Perkembangan Industri fintech peer-to-peer (P2P) lending atau pinjaman online (pinjol) semakin pesat dan berhasil mencetak laba bersih untuk pertama kalinya senilai Rp 50,48 miliar pada Januari 2023. Otoritas Jasa Keuangan (OJK) melaporkan, kondisi itu membalikan kerugian fintech lending yang terus terjadi sepanjang tahun lalu.
Sebelumnya pada Januari 2022 lalu, industri fintech masih menanggung rugi Rp 16,14 miliar. Begitu pula Desember 2022, industri ini juga masih rugi Rp 41,05 miliar.
Menurut Direktur Eksekutif Asosiasi Fintech Pendanaan Bersama Indonesia (AFPI), Kuseryansyah, hal tersebut disebabkan oleh peraturan OJK yang mewajibkan pelaku fintech lending harus mendapatkan tanda terdaftar sebelum menjalankan kegiatan operasional.

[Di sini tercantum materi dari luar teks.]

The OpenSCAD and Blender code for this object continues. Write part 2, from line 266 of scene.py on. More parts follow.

“Karena syarat fintech yang lalu itu harus terdaftar dan berizin. Jadi kendalanya ketika dia terdaftar, belum bisa kerja sama maksimum dengan perbankan. Karena perbankan persyaratannya ketat, fintech harus memiliki izin,” jelas Kuseryansyah.
Berdasarkan survei yang dilakukan oleh AFPI pada 2018, pendanaan yang berasal dari perbankan dan multifinance hanya sebesar 28%.

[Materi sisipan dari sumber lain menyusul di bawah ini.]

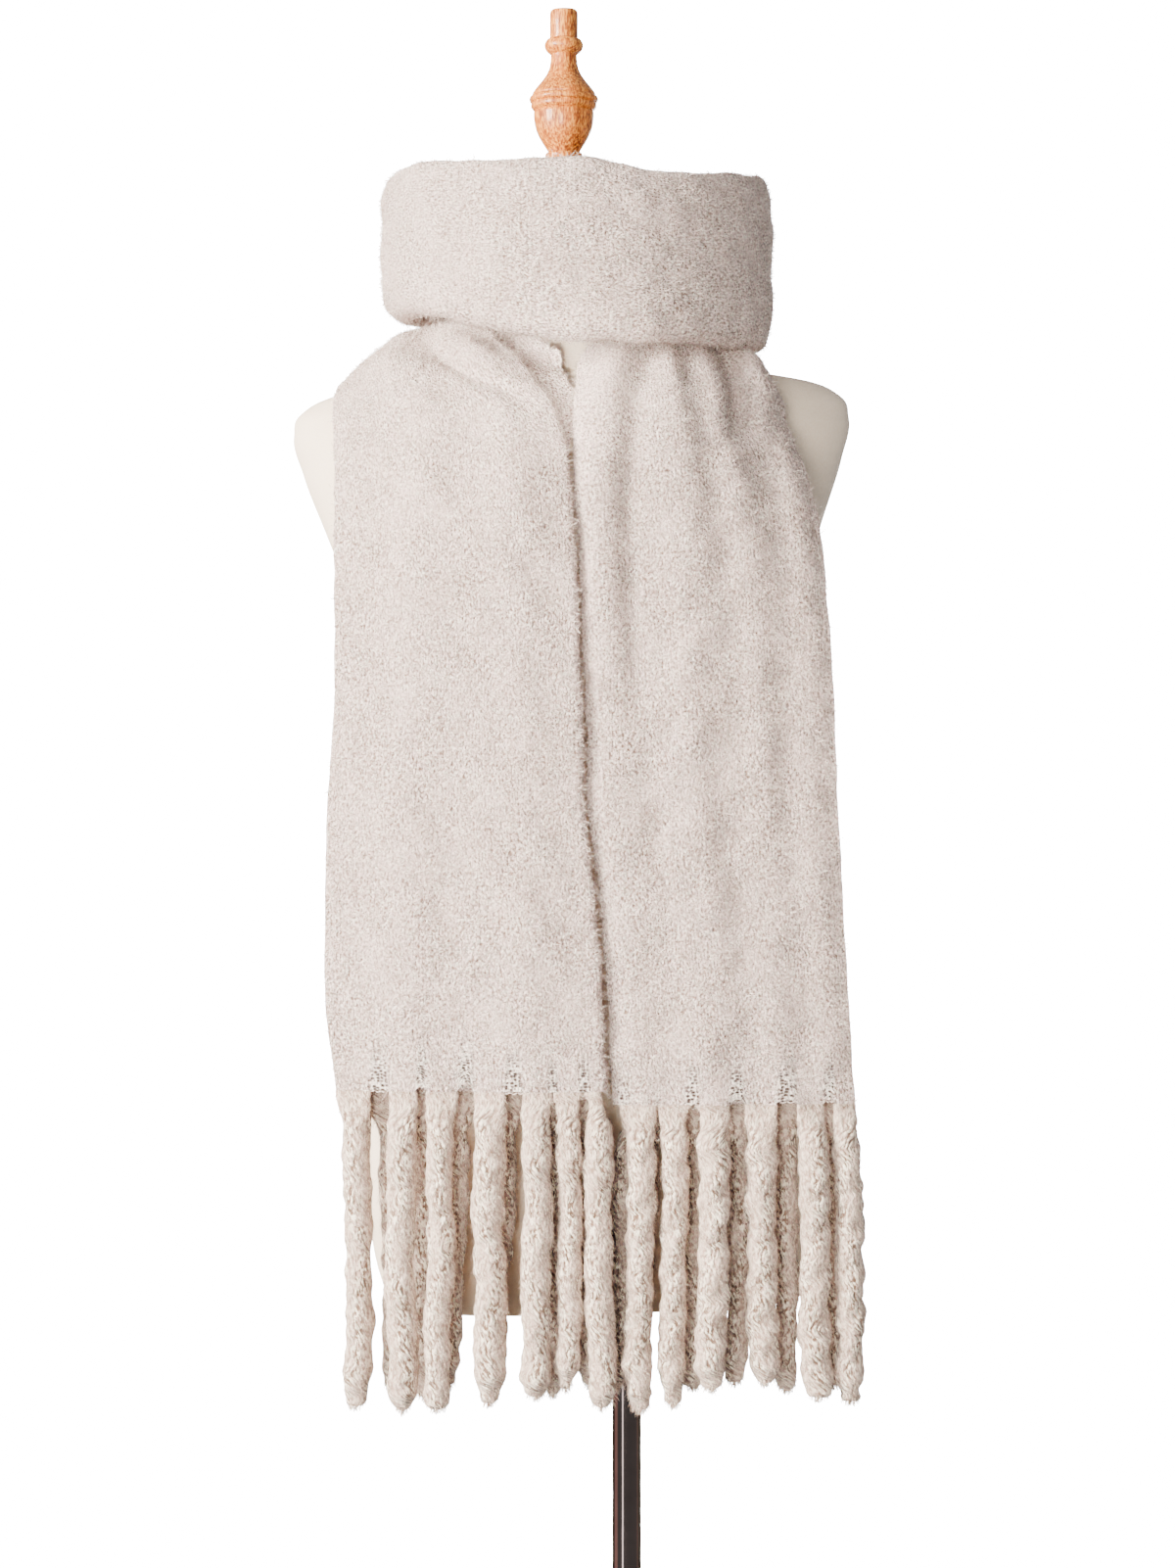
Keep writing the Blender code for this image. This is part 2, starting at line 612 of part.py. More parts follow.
def form_torso(finish, parts):
    power = 2 / FORM_ROUNDNESS
    bm = bmesh.new()
    loops = []
    for height, half_width, front, back in FORM_SECTIONS:
        loop = []
        for side in range(FORM_SIDES):
            turn = 2 * math.pi * side / FORM_SIDES
            across, depth = math.sin(turn), -math.cos(turn)
            x = math.copysign(abs(across) ** power, across) * half_width
            y = math.copysign(abs(depth) ** power, depth) * (front if depth < 0 else back)
            loop.append(bm.verts.new((x, y, height)))
        loops.append(loop)
    for lower, upper in zip(loops, loops[1:]):
        for i in range(FORM_SIDES):
            j = (i + 1) % FORM_SIDES
            bm.faces.new((lower[i], lower[j], upper[j], upper[i]))
    bm.faces.new(reversed(loops[0]))
    bm.faces.new(loops[-1])
    return add_object("form_torso", mesh_from("form_torso", bm), finish, parts)


def dress_form(cover, wood, parts):
    """Torso and neck cap, parented to an empty that leans; the finial stands upright."""
    frame = bpy.data.objects.new("form_frame", None)
    frame.location = FORM_BASE
    frame.rotation_euler.y = -FORM_LEAN
    parts.objects.link(frame)
    torso = form_torso(cover, parts)
    torso.parent = frame
    neck_top = FORM_SECTIONS[-1][0]
    cap_profile = (
        (CAP_RADIUS - CAP_CHAMFER, CAP_HEIGHT),
        (CAP_RADIUS, CAP_HEIGHT - CAP_CHAMFER),
        (CAP_RADIUS, 0.0),
    )
    cap = turned("neck_cap", cap_profile, ROUND_SIDES, wood, parts)
    cap.parent = frame
    cap.location.z = neck_top + SEAM
    cap_top = FORM_BASE[2] + (neck_top + SEAM + CAP_HEIGHT) * math.cos(FORM_LEAN)
    foot_radius = FINIAL_PROFILE[-1][0]
    foot = cap_top + SEAM + 2 * foot_radius * math.sin(FORM_LEAN)
    finial = turned("finial", (*FINIAL_PROFILE, (foot_radius, foot)), FINIAL_SIDES, wood, parts)
    finial.location.x = FINIAL_X


def stand(chrome, plate_finish, parts):
    turned("base_plate", BASE_PROFILE, ROUND_SIDES, plate_finish, parts)
    bore = POLE_RADIUS + SEAM
    socket = (
        (SOCKET_RADIUS - SOCKET_CHAMFER, SOCKET_TOP),
        (SOCKET_RADIUS, SOCKET_TOP - SOCKET_CHAMFER),
        (SOCKET_RADIUS, BASE_TOP + SEAM),
        (bore, BASE_TOP + SEAM),
        (bore, SOCKET_TOP),
    )
    screwed("pole_socket", socket, True, ROUND_SIDES, chrome, parts)
    cylinder("pole", POLE_RADIUS, BASE_TOP + SEAM, FORM_BASE[2] - SEAM, chrome, parts)


def scarf(cloth, fringe, parts):
    left = folded_end(LEFT_END_ROWS, LEFT_PLEATS, LEFT_REACH, fold_at_right=True)
    right = folded_end(RIGHT_END_ROWS, RIGHT_PLEATS, RIGHT_REACH, fold_at_right=False)
    cloth_wall("left_end", left, cloth, parts)
    cloth_wall("right_end", right, cloth, parts)
    cloth_wall("neck_band", band_grid(), cloth, parts, ring=True)
    front, rear = slice(0, len(FRONT_SHARES)), slice(-len(HIDDEN_SHARES), None)
    for name, hem, locks, swing, way in (
        ("fringe_left_front", left[0, front], LEFT_FRONT_LOCKS, FRONT_ROW_SWING, 1),
        ("fringe_left_back", left[0, rear], LEFT_BACK_LOCKS, BACK_ROW_SWING, 1),
        ("fringe_right_front", right[0, front], RIGHT_FRONT_LOCKS, FRONT_ROW_SWING, -1),
        ("fringe_right_back", right[0, rear], RIGHT_BACK_LOCKS, BACK_ROW_SWING, -1),
    ):
        fringe_row(name, hem, locks, swing, way, fringe, parts)


def main():
    for existing in list(bpy.data.objects):
        bpy.data.objects.remove(existing, do_unlink=True)
    parts = bpy.data.collections.new(COLLECTION)
    bpy.context.scene.collection.children.link(parts)
    cloth = material("brushed_cloth", (0.62, 0.56, 0.52), 0.95)
    fringe = material("fringe_yarn", (0.60, 0.53, 0.47), 0.95)
    cover = material("form_cover", (0.80, 0.77, 0.68), 0.80)
    wood = material("lacquered_wood", (0.55, 0.25, 0.10), 0.30)
    chrome = material("polished_pole", (0.55, 0.54, 0.53), 0.12, 1.0)
    plate_finish = material("base_finish", (0.12, 0.12, 0.12), 0.35, 0.6)
    scarf(cloth, fringe, parts)
    dress_form(cover, wood, parts)
    stand(chrome, plate_finish, parts)


main()
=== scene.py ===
import math

import bmesh
import bpy
import numpy as np
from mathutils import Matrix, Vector


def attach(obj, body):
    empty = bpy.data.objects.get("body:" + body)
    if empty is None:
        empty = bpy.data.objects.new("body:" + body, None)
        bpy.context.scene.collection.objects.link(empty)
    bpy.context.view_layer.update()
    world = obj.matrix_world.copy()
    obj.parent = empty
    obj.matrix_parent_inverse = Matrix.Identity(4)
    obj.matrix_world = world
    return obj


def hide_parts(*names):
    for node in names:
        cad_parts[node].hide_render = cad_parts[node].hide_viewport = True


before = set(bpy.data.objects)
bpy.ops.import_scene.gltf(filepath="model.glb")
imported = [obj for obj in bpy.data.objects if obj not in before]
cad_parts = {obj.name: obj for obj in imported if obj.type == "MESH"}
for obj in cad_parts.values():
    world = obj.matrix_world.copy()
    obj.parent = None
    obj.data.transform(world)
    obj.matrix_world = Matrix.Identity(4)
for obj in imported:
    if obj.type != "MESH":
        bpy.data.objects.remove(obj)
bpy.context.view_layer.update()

# The camera of the photograph, level and in front of the form
CAMERA_AT = (-0.0274, -2.4, 0.879)
CAMERA_LENS = 78.8
CAMERA_SENSOR = 36.0

# Cloth, folded lengthwise in three: the sizes of its solid
WALL = 0.0036
LAYER_PITCH = 0.0064
FOLD_REACH = LAYER_PITCH / 2 + WALL / 2
STEP = 0.001
ROW_SPACING = 0.0042
FRONT_COLUMNS = 88
HIDDEN_COLUMNS = 20
CLOTH_LUMPS = ((0.00045, 0.014), (0.0005, 0.045))  # height, size across
FOLD_STEPS = 8

LEFT_END_ROWS = (  # x, y, z of the left edge and of the right one, bow, recess
    (-0.196, -0.118, 0.676, -0.014, -0.136, 0.676, 0.006, 0.007),
    (-0.203, -0.118, 0.73, -0.017, -0.138, 0.73, 0.006, 0.007),
    (-0.203, -0.118, 0.8, -0.021, -0.139, 0.8, 0.006, 0.007),
    (-0.202, -0.118, 0.86, -0.0285, -0.14, 0.86, 0.006, 0.007),
    (-0.1975, -0.117, 0.93, -0.0313, -0.141, 0.93, 0.007, 0.007),
    (-0.1972, -0.114, 1.0, -0.0332, -0.143, 1.0, 0.009, 0.007),
    (-0.1983, -0.103, 1.05, -0.0358, -0.144, 1.05, 0.013, 0.01),
    (-0.1985, -0.087, 1.09, -0.039, -0.142, 1.092, 0.017, 0.016),
    (-0.1995, -0.068, 1.119, -0.046, -0.134, 1.122, 0.019, 0.025),
    (-0.2015, -0.045, 1.1395, -0.0615, -0.119, 1.15, 0.018, 0.038),
    (-0.2005, -0.015, 1.1525, -0.075, -0.107, 1.166, 0.017, 0.045),
    (-0.185, 0.012, 1.172, -0.0865, -0.096, 1.177, 0.014, 0.036),
    (-0.15, 0.038, 1.185, -0.102, -0.072, 1.203, 0.004, 0.024),
    (-0.12, 0.06, 1.188, -0.116, -0.032, 1.226, 0.003, 0.014),
    (-0.098, 0.07, 1.188, -0.118, 0.012, 1.243, 0.003, 0.008),
    (-0.082, 0.076, 1.188, -0.101, 0.051, 1.248, 0.002, 0.007),
    (-0.064, 0.079, 1.187, -0.072, 0.073, 1.252, 0.0, 0.007),
    (-0.0435, 0.079, 1.187, -0.0435, 0.074, 1.253, 0.0, 0.007),
)
RIGHT_END_ROWS = (
    (-0.0105, -0.129, 0.667, 0.1515, -0.118, 0.667, 0.006, 0.007),
    (-0.015, -0.13, 0.73, 0.1478, -0.118, 0.73, 0.006, 0.007),
    (-0.019, -0.131, 0.8, 0.144, -0.118, 0.8, 0.006, 0.007),
    (-0.0265, -0.132, 0.86, 0.1406, -0.118, 0.86, 0.006, 0.007),
    (-0.0293, -0.133, 0.93, 0.1383, -0.117, 0.93, 0.007, 0.007),
    (-0.0312, -0.135, 1.0, 0.1338, -0.114, 1.0, 0.009, 0.007),
    (-0.0338, -0.137, 1.05, 0.1288, -0.104, 1.05, 0.013, 0.01),
    (-0.0365, -0.136, 1.092, 0.1185, -0.092, 1.09, 0.015, 0.014),
    (-0.0365, -0.13, 1.122, 0.1085, -0.078, 1.119, 0.015, 0.022),
    (-0.035, -0.118, 1.146, 0.1035, -0.063, 1.143, 0.013, 0.028),
    (-0.031, -0.101, 1.166, 0.0935, -0.048, 1.1634, 0.007, 0.03),
    (-0.015, -0.085, 1.188, 0.074, -0.036, 1.1717, 0.002, 0.026),
    (0.008, -0.064, 1.213, 0.0605, -0.01, 1.1825, 0.002, 0.018),
    (0.023, -0.028, 1.236, 0.0515, 0.026, 1.1855, 0.003, 0.01),
    (0.0265, 0.012, 1.246, 0.0345, 0.052, 1.1865, 0.003, 0.007),
    (0.012, 0.05, 1.251, 0.012, 0.069, 1.186, 0.002, 0.007),
    (-0.011, 0.072, 1.253, -0.012, 0.078, 1.186, 0.0, 0.007),
    (-0.0385, 0.073, 1.253, -0.0385, 0.078, 1.186, 0.0, 0.007),
)
PLEAT_Z = (0.67, 1.0, 1.12, 1.16, 1.195)
PLEAT_EDGE_FADE = 0.06
CREASE_EDGE_FADE = 0.1
LEFT_PLEATS = (
    ((0.3, 0.32, 0.46, 0.4, 0.4), (0.003, 0.002, 0.004, 0.007, 0.001), 0.12),
    ((0.72, 0.74, 0.8, 0.78, 0.78), (0.003, 0.003, 0.006, 0.008, 0.001), 0.12),
)
RIGHT_PLEATS = (
    ((0.14, 0.09, 0.13, 0.17, 0.2), (0.002, 0.005, 0.007, 0.008, 0.001), 0.1),
    ((0.4, 0.42, 0.43, 0.43, 0.43), (0.0045, 0.0045, 0.006, 0.009, 0.001), 0.1),
    ((0.7, 0.7, 0.62, 0.61, 0.6), (0.004, 0.003, 0.006, 0.0094, 0.001), 0.08),
    ((0.88, 0.9, 0.88, 0.87, 0.85), (0.002, 0.002, 0.006, 0.009, 0.001), 0.07),
)
REACH_Z = (0.67, 1.05, 1.09, 1.12, 1.145, 1.159, 1.1745, 1.19, 1.205)
LEFT_REACH = (-0.01, -0.006, 0.0, 0.014, 0.028, 0.0325, 0.0366, 0.03, 0.0)
REACH_BEND = 0.3  # of the reach: how it turns in round the neck
REACH_BEND_Z = (1.15, 1.17)
STRIP_COLUMNS = 7  # of the rear layer, where it can show past the fold
RIGHT_REACH = (-0.01,) * len(REACH_Z)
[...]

“Artinya kue paling besar itu dari super lender, dan sebagian kecilnya lagi dari individual lender. Penyebabnya apa? Ya karena dulu kerja sama dengan perbankannya lebih terbatas,” terang Kuseryansyah.
“Kalau penyalurannya meningkat, tentu revenue-nya atau income manajemen fee yang didapat oleh P2P lending akan meningkat. Ujung-ujungnya tentu akan berdampak ke profit and loss P2P lending itu semakin baik. Dan ini sudah terlihat dari masa semua sudah berizin sampai sekarang, itu (laba bersih) langsung Rp50 miliar,” tambahnya.
Kuseryansyah pun yakin bahwa ke depannya industri P2P lending akan semakin terus konsisten mengalami peningkatan.